Ugandan politicians, dukawallas, and why the 2021 vote is special

What you need to know:

  • For many of the parents, opportunities were plentiful. They got jobs quickly, some rose quickly to replace exiting expatriates, and many cashed in on the early boom years of the post-1988 economic liberalisation of the NRM.

The 2021 Uganda election is heating up. It’s an election that is set to reveal a lot, and to surprise. To the surprise first.

Kyadondo East MP and National Unity Platform (NUP) candidate Robert Kyagulanyi, better known by his stage name Bobi Wine, is being billed as the main challenger to President Yoweri Museveni, who is seeking a fourth decade in power. Some are even saying it will be a “two horse race” between the two.

Bobi Wine has faced so many disruptions to his rallies, and attempts to get to speak on FM stations, if the momentum to suppress him continues at this rate, it is not impossible to imagine that by January 2021, he will need police permission to leave his bedroom. It is surprising, because it seemed no other politician in the NRM era would ever face more obstacles in challenging Museveni at an election than Dr Kizza Besigye did, especially, in 2001 and 2006. Yet, here we are.

At first, it is not immediately clear why this would be so, because unlike Besigye who, as a former NRM man, in several respects always posed a threat to Museveni’s hold on his core base, Bobi Wine doesn’t. And his appeal among urban youth, is perhaps only marginally higher than Besigye’s at its height.

However, it is likely part of the seeds of the fear of Bobi Wine lies in that youth factor. Consider this. In the disputed 1980 election, the three main candidates were UPC’s Milton Obote, DP’s Paul Ssemogerere, and UPM’s Yoweri Museveni.

Obote was the oldest candidate, at 55 years of age then. Ssemogerere was 48, and Museveni was the youngest at 36 going by his official birthday, but unpatriotic troublemakers say his “real” birthday is earlier, would place him then at 38 to 40.

Museveni was the candidate of the youth in 1980, in much the way Bobi Wine is. At 38, he is about the same age Museveni was in 1980. If Bobi Wine gets on the ballot and becomes the main challenger to Museveni, we will have the largest age difference ever in a Uganda election between an incumbent, and a claimant to his throne.

Anyhow, Museveni’s jump into the bush after the UPC stole the 1980 vote, was possible because of many things, one of them being that he was the youth candidate, as many of them were willing to join him as foot soldiers in the rebellion. Bobi Wine’s torments are, therefore, likely due to the ghosts of 1980/1981.

And then there are the differences. We have never had an election in which as many family members are running, like this one. We have a record of ex-wives, husbands, children, in-laws, and all manner of relatives running to succeed a family member, to oust them, to represent the neighbouring constituency, or in standing one of the special seats.

This is a change from the dominant trend since independence in 1962. Most Ugandan politicians, until about 2011, mainly used the resources and opportunities their positions gave them to educate their children in the best schools at home and abroad, and get them on the fast track to juicy jobs abroad, or in big corporations at home. They were diversifying the family portfolio, and managing political risk.

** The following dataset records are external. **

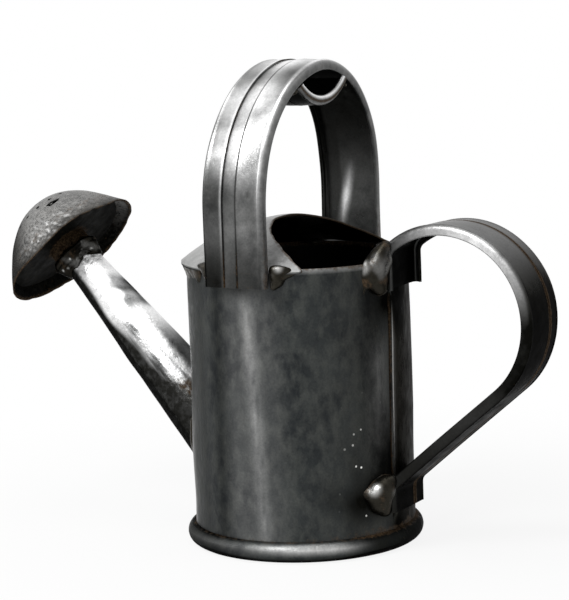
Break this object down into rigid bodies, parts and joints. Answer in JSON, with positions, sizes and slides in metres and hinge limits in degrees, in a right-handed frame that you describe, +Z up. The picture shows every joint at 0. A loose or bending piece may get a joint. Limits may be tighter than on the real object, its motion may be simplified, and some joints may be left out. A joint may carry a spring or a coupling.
{
  "type": "watering can",
  "caption": "Small weathered soldered sheet-metal watering can with a half hood, a strap arch with a loop grip, a side handle, and a tapered spout with a domed rose.",
  "frame": {"origin": "centre of the foot on the surface the can stands on, on the body's axis", "axes": "+Z up along the body's axis, -X towards the spout and rose, +X towards the side handle, the arch's legs at -Y and +Y"},
  "size_m": [0.2727, 0.11, 0.2165],
  "materials": {
    "tarnished_sheet": "dark tarnished tinplate with brown rust in the seams and a pale mineral streak",
    "dark_sheet": "near-black tarnished underside and inner faces",
    "worn_strap": "hand-worn tinned strap, brighter on its faces, brown in its folds",
    "worn_tube": "smooth rolled tinned tube with dull patches and scratches",
    "rose_sheet": "domed tinned sheet, pitted with rust near its edge",
    "old_solder": "lumpy tin-lead solder, grey-brown with bright spots"
  },
  "bodies": {
    "root": {"body_wall": "tarnished_sheet", "foot_hoop": "tarnished_sheet", "hood": "tarnished_sheet", "base_plate": "dark_sheet", "rose_back": "dark_sheet", "top_handle": "worn_strap", "top_grip": "worn_strap", "side_handle": "worn_strap", "spout_tube": "worn_tube", "rose_face": "rose_sheet", "rose_neck": "rose_sheet", "solder_base": "old_solder", "solder_hood": "old_solder", "solder_arch_near": "old_solder", "solder_arch_far": "old_solder", "solder_side_upper": "old_solder", "solder_side_lower": "old_solder", "solder_grip": "old_solder", "solder_spout": "old_solder", "solder_rose": "old_solder"}
  },
  "joints": []
}
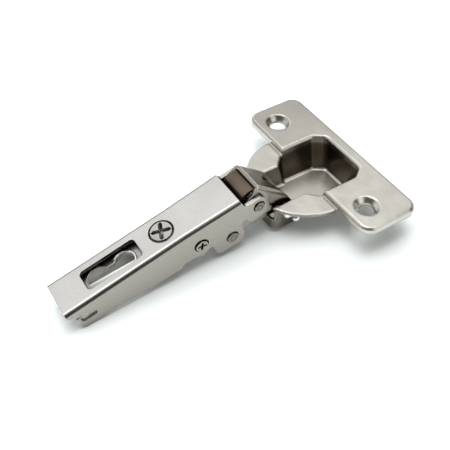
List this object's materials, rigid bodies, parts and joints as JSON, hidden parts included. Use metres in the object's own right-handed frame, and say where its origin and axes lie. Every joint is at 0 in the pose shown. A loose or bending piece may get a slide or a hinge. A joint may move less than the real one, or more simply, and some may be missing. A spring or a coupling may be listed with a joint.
{
  "type": "concealed cup hinge",
  "caption": "Concealed cabinet hinge: channel arm with keyhole bracket, two folded links and a drawn 35 mm cup with a screw flange, stored open.",
  "frame": {"origin": "centre of the 35 mm cup on the outer face of its flange", "axes": "+X from the arm towards the flange, +Y along the row of flange screws, +Z out of the door"},
  "size_m": [0.1025, 0.062, 0.0239],
  "materials": {
    "nickel_steel": "satin nickel plate",
    "bright_steel": "bright nickel plate",
    "spring_steel": "tempered strip",
    "slide_plastic": "moulded acetal"
  },
  "bodies": {
    "arm": {"hinge_arm": "nickel_steel", "keyhole_bracket": "nickel_steel", "adjuster_nut": "bright_steel", "side_screw_near": "bright_steel", "side_screw_far": "bright_steel", "front_pin": "bright_steel", "rear_pin": "bright_steel", "rear_washer_near": "slide_plastic", "rear_washer_far": "slide_plastic", "closing_spring": "spring_steel", "spring_bush": "slide_plastic"},
    "overlay_adjuster": {"overlay_screw": "bright_steel"},
    "outer_link": {"outer_link": "nickel_steel"},
    "cup": {"hinge_cup": "nickel_steel", "cup_staple": "bright_steel", "cup_washer_near": "slide_plastic", "cup_washer_far": "slide_plastic"},
    "inner_link": {"inner_link": "nickel_steel"}
  },
  "joints": [
    {"name": "outer_link_swing", "type": "hinge", "parent": "arm", "child": "outer_link", "pos_m": [-0.02119, 0, 0.00178], "axis": [0, -1, 0], "range_deg": [-12.6, 0]},
    {"name": "cup_swing", "type": "hinge", "parent": "outer_link", "child": "cup", "pos_m": [-0.0086, 0, -0.0082], "axis": [0, -1, 0], "range_deg": [0, 116.7]},
    {"name": "inner_link_swing", "type": "hinge", "parent": "cup", "child": "inner_link", "pos_m": [-0.012, 0, -0.0046], "axis": [0, -1, 0], "range_deg": [-138.7, 0]},
    {"name": "overlay_screw_turn", "type": "hinge", "parent": "arm", "child": "overlay_adjuster", "pos_m": [-0.04765, 0, -0.00636], "axis": [-0.2453, 0, 0.9694], "range_deg": [-360, 360]}
  ],
  "couplings": [
    {"joint": "outer_link_swing", "follows": "cup_swing", "ratio": -0.10714},
    {"joint": "inner_link_swing", "follows": "cup_swing", "ratio": -1.1875}
  ]
}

Though politicians still take their children to the best schools, too many of them are channelling them into politics. What has changed? To begin with, the NRM has now been in power for almost 35 years, nearly twice as long as all previous regimes combined. There is complacency about political risk, and amnesia has developed about what political fallout looks like.

The aging parents, also, grew up in a more expansionary age than their children. There were new frontiers to conquer for them. They were told they were not just the future of Uganda, but of Africa, and would be the ones to take on the colonial and imperialist order and win a place for Africa at the table of world power.

For many of the parents, opportunities were plentiful. They got jobs quickly, some rose quickly to replace exiting expatriates, and many cashed in on the early boom years of the post-1988 economic liberalisation of the NRM.

Although today we are living in a more globalised age, and more modern economic times, the opportunities in the economy are fewer, in part, ironically, because the times are a little “better” – we are living longer, dying less, and have multiplied in number dramatically. Then, longevity in politics has allowed the wazee to accumulate, and they need relatives to secure their bounty.

Politics has, therefore, become today’s small family business, and the older political dukawallas, who are passing the shops to the family.